Lack of Finance Options and Inflation Drive Nigeria’s Low Homeownership Rate.

Graph showing Nigeria's Low Homeownership Rate compared to other countries.
Graph showing Nigeria’s Low Homeownership Rate compared to other countries.

Nigeria’s estimated population of 218,514,212, per the World Bank, has an estimated 54% living in urban areas. This urban population is slated to continue to grow, in line with the country’s population. The population growth has led to a housing deficit of over 28 million which is a reflection of the low homeownership rate in Nigeria, as estimated by the Federal Mortgage Bank of Nigeria (FMBN) and the International Human Rights Commission (IHRC). This deficit works in tandem with an unemployment rate of nearly 33% to produce a sizable number of slum dwellers.   

A major hindrance to the country’s plans to provide housing will be the struggling economy. As of the time of writing, Nigeria is dealing with a 22.79% inflation rate. This is particularly problematic for the real estate sector, as the growing cost of building supplies has deterred developers.

Falling oil production and exports have reduced revenue and foreign exchange earnings. This has inadvertently affected the exchange rate, another shock to the cost of developing property. Rising energy costs have seen the prices of building materials manufactured in the country also rise. 

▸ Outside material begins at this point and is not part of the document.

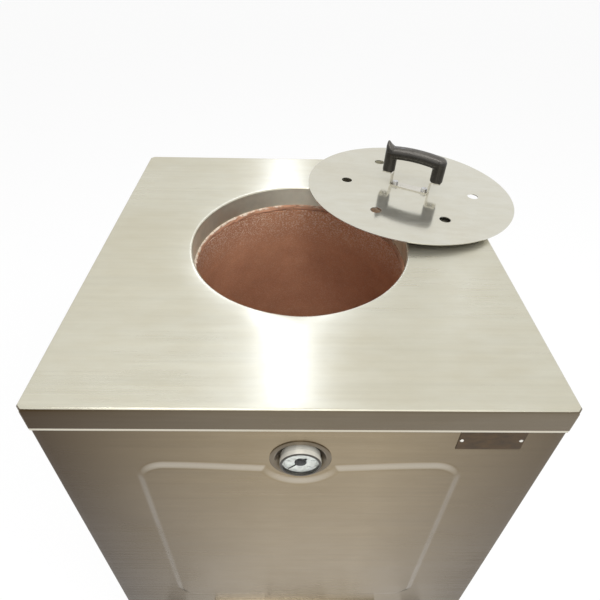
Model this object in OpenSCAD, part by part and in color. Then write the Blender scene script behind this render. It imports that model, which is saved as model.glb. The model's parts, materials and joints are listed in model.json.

Take, for example, the cost of paint. 20kg of paint has seen its cost go up between 50-85 percent from pre-2022 prices. A 50kg bag of cement has seen its price increase by up to 47 percent, depending on the location of purchase. Reinforcing iron rods have seen prices go from ₦‎350,000 per Tonne in 2021 to ₦‎488,800 by the end of 2022.

The difficulties that real estate development has faced in the last eighteen months are reflected in the sector’s real GDP growth rate. While the sector’s growth has stayed positive, real GDP growth has declined from 4.44 percent in Q1 2022 to 1.70 percent in 2023’s corresponding period. 

The government made an allocation of ₦‎1.24 trillion, 5.7% of the national budget for Works, Housing, Power, Transport, Water Resources, and Aviation. A further study of the budget reveals that N356.03 billion is appropriated to the Ministry of Works and Housing, with final estimates for housing being set at ₦‎45 billion.

This figure is a far cry from the N21 trillion which the federal governments Bank of Industry estimated will be needed to close the housing deficit. All of these make it difficult for the country to close the housing deficit, a burden which will then fall largely on the private sector.

Over 60% of Nigeria’s population is living under the US$2-a-day poverty line, and the major routes to home ownership remain either the outright purchase of homes or the purchase of land and personal construction. These contribute to the country’s low homeownership rate of 25 per cent, per the Association of Housing Corporations of Nigeria (AHCN).  

Nigeria’s 25% home ownership rate stands in stark contrast to a country like South Africa, where there is a home ownership rate of 67.70%, or Egypt’s 76%. One system these countries have used to achieve this is the existence of mortgages. Mortgages have historically been a pathway to home ownership, especially for the middle class who may not be able to pay cash upfront for a home. 

South Africa and Egypt have large mortgage industries providing loans to potential homeowners. As of 2022, South Africa has 1,663,885 mortgages worth $68.56 billion. Nigeria, by comparison, has 32,260 mortgages worth $2.2 billion. This shows a clear issue with access to finance. 

For most Nigerians, the only path is through Primary Mortgage Banks (PMB), through which the Federal Mortgage Bank of Nigeria (FMBN) makes 6% loans available, and commercial banks, where mortgage rates can go as high as 28%. By contrast, the average credit interest rate in South Africa is 11.75%. 

Another contributing factor is the country’s underdeveloped Real Estate Investment Trusts (REITs) industry. REITs are corporations or trusts which are akin to institutions such as hedge funds or pension funds. They pool the capital of investors and use them to own and operate real estate. This way, individuals can invest in real estate without having to own any property.

Nigeria presently has only three REITs listed on the Stock Exchange (NSE), with a value of $200 million. South Africa has up to 30 REITs listed on the Johannesburg Stock Exchange (JSE) worth up to $19 billion. 

However, in recent times, the amount accessible to contributors has moved to N50m- a big opportunity for home buyers to get the home of their dreams.

The low home ownership rates in Nigeria can largely be attributed to a large percentage of the country’s population living in poverty, a struggling economy, a reliance on imports and large energy costs leading to high purchase prices on building materials, and a lack of access to finance.